Water in an oasis is at its lowest point. Residences will be built on the higher ground where nothing will grow. Land that can grow food is not wasted on housing. The oasis communities engage in much farming. They grow a multitude of products such as Sa-Tarna, beans, berries, onions, melons, turnips, carrots, radishes, larma, tospits, katch, kort, apricots, melons, suls, and pomegranates. Due to their warm climate, they generally have two growing seasons so they have little need to import food. Kaiila and verr herds are kept in the oases though they are not numerous. The nomads are the primary herders of kaiila. The nomads eat little meat. They consider their animals too precious because of their hair, milk and trade value. The nomadic raiders though eat much meat.

At a camp, nomads will settle close to a tree for shade and they will also hang their goods from the tree. At night in the camps, the kaiila, hobbled, will be put into circles of ten and fodder will be placed within each circle. Slave girls will also be hobbled. The nights are chilly so their tents will usually be situated east so the rising sun will warm them in the morning. Chronometers are rare and they use such matters as the speed of the kaiila, the circle and the stick, and the sun, to tell time.

The desert or sand kaiila is an important animal in the Tahari.
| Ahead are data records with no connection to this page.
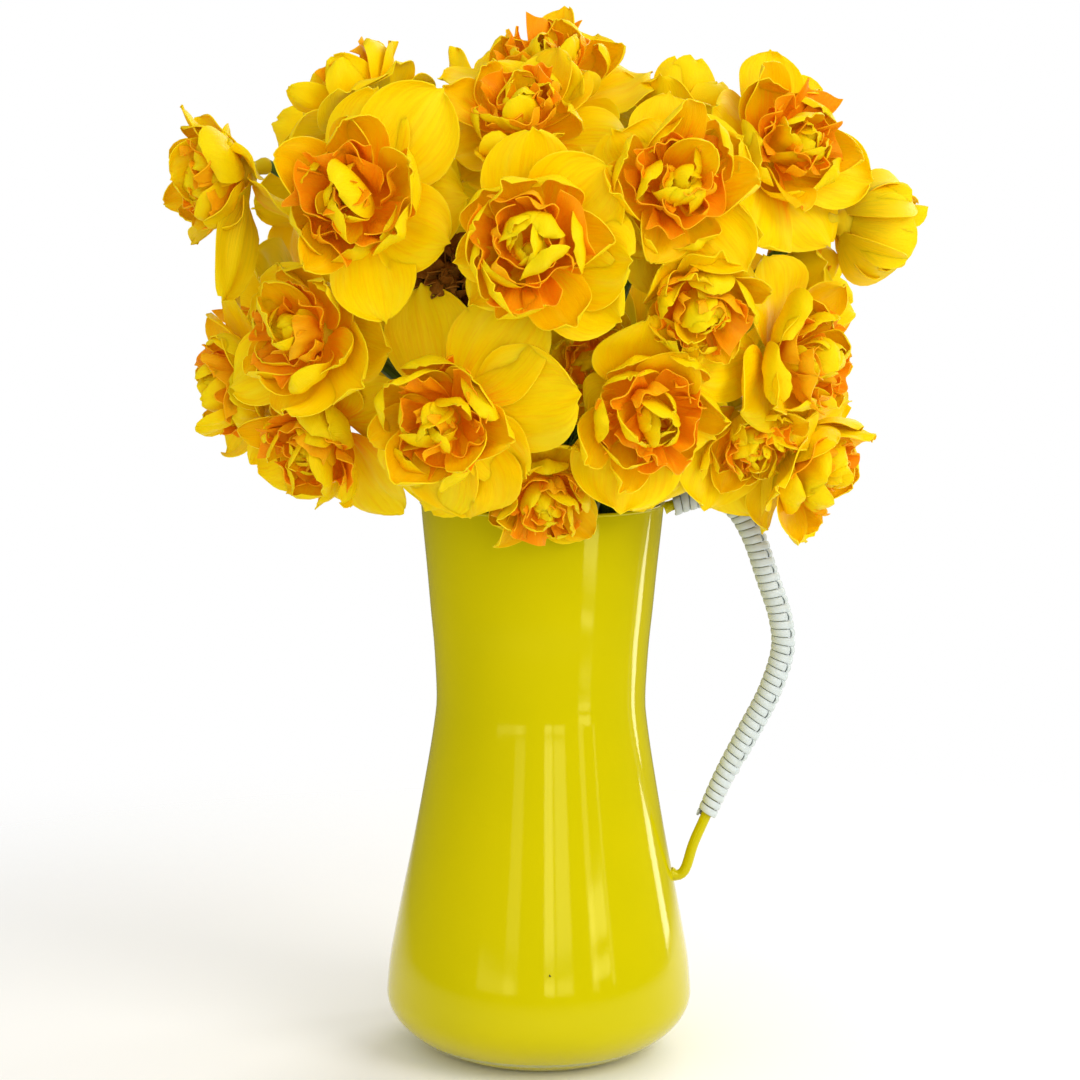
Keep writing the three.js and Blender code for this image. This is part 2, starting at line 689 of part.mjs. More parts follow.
const flowers = BLOOMS.map((bloom, index) => {
  const { matrix } = placeOf(bloom);
  const cup = boxed(yellowBody([], []).transform(matrix));
  const collar = boxed(orangeBody([]).transform(matrix));
  return { bloom, index, matrix, cup, collar, outer: [], heart: [], frills: [] };
});

// Everything that a flower's new petal must stay clear of, which leaves out the piece that it grows from.
function obstacles(flower, grownFrom) {
  const pieces = flowers.flatMap((one) => [
    one.cup,
    one.collar,
    ...[...one.outer, ...one.heart, ...one.frills].map((petal) => petal.blade),
  ]);
  return [...standing, ...pieces].filter((piece) => piece !== flower[grownFrom]);
}

function grow(flower, kind, petals) {
  const grownFrom = kind === "frills" ? "collar" : "cup";
  for (const petal of petals) {
    const found = fitted(petal, flower.matrix, obstacles(flower, grownFrom));
    if (found) flower[kind].push(found);
  }
}

// First every bloom gets its heart, frills and middle petals, and then the tepals find their room.
for (const flower of flowers) {
  grow(flower, "heart", heartPetals(flower.bloom, flower.index));
  if (!flower.bloom.plain) grow(flower, "frills", frills(flower.bloom, flower.index));
  grow(flower, "outer", middlePetals(flower.bloom, flower.index));
}
for (const flower of flowers) {
  grow(flower, "outer", tepals(flower.bloom, flower.index, flower.matrix));
}

const object = new THREE.Group();
object.add(named("jug_body", jug, ENAMEL));
object.add(named("handle_bar", steel, ENAMEL));
object.add(named("handle_cane", cane, CANE));
object.add(named("water", water(), WATER));
object.add(named("stems", wasm.Manifold.union([...stems, ...feet, bundleCore()]), GREEN));
for (const { bloom, matrix, outer, heart, frills: orange } of flowers) {
  const yellow = yellowBody(outer, heart).transform(matrix);
  if (bloom.plain) {
    object.add(named(bloom.name, yellow, bloom.material ?? YELLOW));
    continue;
  }
  object.add(named(bloom.name + "_petals", yellow, YELLOW));
  object.add(named(bloom.name + "_frills", orangeBody(orange).transform(matrix), ORANGE));
}

export default object;
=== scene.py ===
"""Looks of a full bunch of double daffodils in a waisted enamelled jug with a cane-wrapped handle.

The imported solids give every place. The flowers, stems, water, jug and handle are modelled finely round
them. Sizes are given in millimetres and meshes are in metres. +Z is up, the handle points along +X and the
front of the bunch faces -Y.
"""
import logging
import math
import random
from collections.abc import Callable, Iterator
from contextlib import contextmanager
from dataclasses import dataclass, field, replace
from enum import Enum
from typing import Union

import bpy
import numpy as np
from mathutils import Matrix, Vector
from mathutils.kdtree import KDTree


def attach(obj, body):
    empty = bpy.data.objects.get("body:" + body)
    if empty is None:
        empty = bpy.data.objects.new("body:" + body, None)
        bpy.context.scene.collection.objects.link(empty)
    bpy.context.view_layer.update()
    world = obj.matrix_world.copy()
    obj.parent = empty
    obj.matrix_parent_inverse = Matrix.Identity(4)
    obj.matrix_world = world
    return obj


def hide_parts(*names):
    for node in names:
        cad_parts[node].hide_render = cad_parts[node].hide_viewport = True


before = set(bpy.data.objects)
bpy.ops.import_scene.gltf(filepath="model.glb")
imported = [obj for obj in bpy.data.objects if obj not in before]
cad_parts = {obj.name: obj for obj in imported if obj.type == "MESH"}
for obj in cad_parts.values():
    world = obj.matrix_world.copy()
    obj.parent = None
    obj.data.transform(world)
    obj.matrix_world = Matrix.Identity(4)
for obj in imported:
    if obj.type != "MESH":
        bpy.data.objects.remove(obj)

LOG = logging.getLogger("daffodils")
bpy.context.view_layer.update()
MM = 0.001
SEAM = 2e-6  # corners nearer than this are one, in metres
FULL_TURN = 2 * math.pi

Array = np.ndarray
Pair = tuple[float, float]
Point = tuple[float, float, float]
Colour = tuple[float, float, float, float]
Formula = Callable[[Array, Array], Array]


def paint(red: int, green: int, blue: int) -> Colour:
    """Turns a colour as a screen shows it into the light that it stands for.

    Args:
        red: the red channel, 0 to 255.
        green: the green channel, 0 to 255.
        blue: the blue channel, 0 to 255.

    Returns:
        The colour in linear light, with its alpha.
    """
    def light(level: int) -> float:
        """One channel without the screen's curve."""
        share = level / 255
        return share / 12.92 if share <= 0.04045 else ((share + 0.055) / 1.055) ** 2.4
    return (light(red), light(green), light(blue), 1.0)


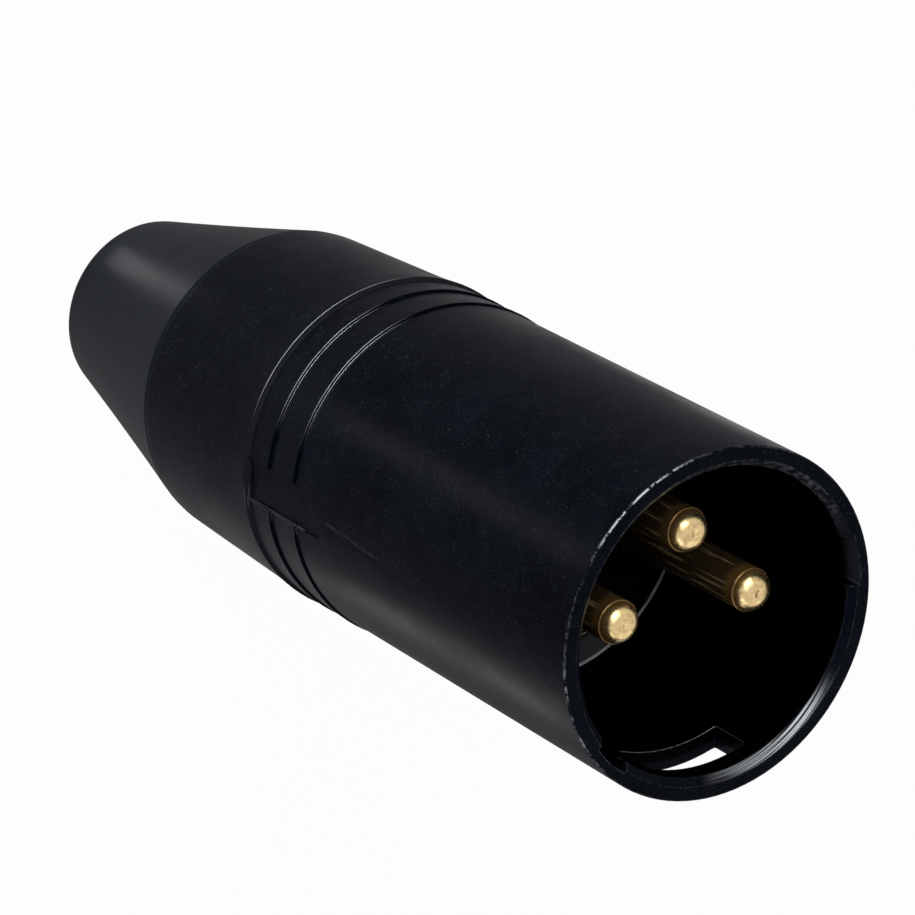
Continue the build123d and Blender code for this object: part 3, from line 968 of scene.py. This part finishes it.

It is very similar to the kaiila used by the Wagon People which is also known as the southern kaiila. Desert kaiila are almost all tawny colored though there are some black ones. They are omnivorous creatures that suckle their young. They feed more frequently than the southern kaiila. Their paws are much broader than southern kaiila and the digits are webbed with leathery fibers and heavily padded. Kailla milk is reddish and has a strong salty taste. Their hair is never sheared though it is gathered when it sheds. The most prized hair is a soft fine hair found on its belly. Zadits are small, tawny-feathered, sharp- billed birds of the Tahari. They are insectivorous, feeding on sand flies and other insects. It will often land on kaiila and eat the insects on this animal. But, they leave small wounds on the kaiila that the drovers must treat with a poultice of kaiila dung.

Their kaiila saddles are high, light saddles. Saddles are highly prized and men carry their own. They won’t allow a slave to carry their saddles. The kailla rein is a single rein, very light, plaited of various leathers. There are often ten to twelve strips in a single rein, each strip being little thicker than a stout thread. The rein is tied through a hole, drilled in the right nostril of the kaiila. It then passes under the jaw to the left. To direct the animal to the left, you draw the rein left. To direct to the right, draw the rein right with pressure on the left cheek. To stop the beast, you draw back on the rein. To start or speed up the animal, kick it in the flanks or use a kaiila quirt. Caravan kailla have many bells on them to keep the animals together. They are easier to find at night and in limited visibility such as in sand storms. But, kaiila of raiders are never belled.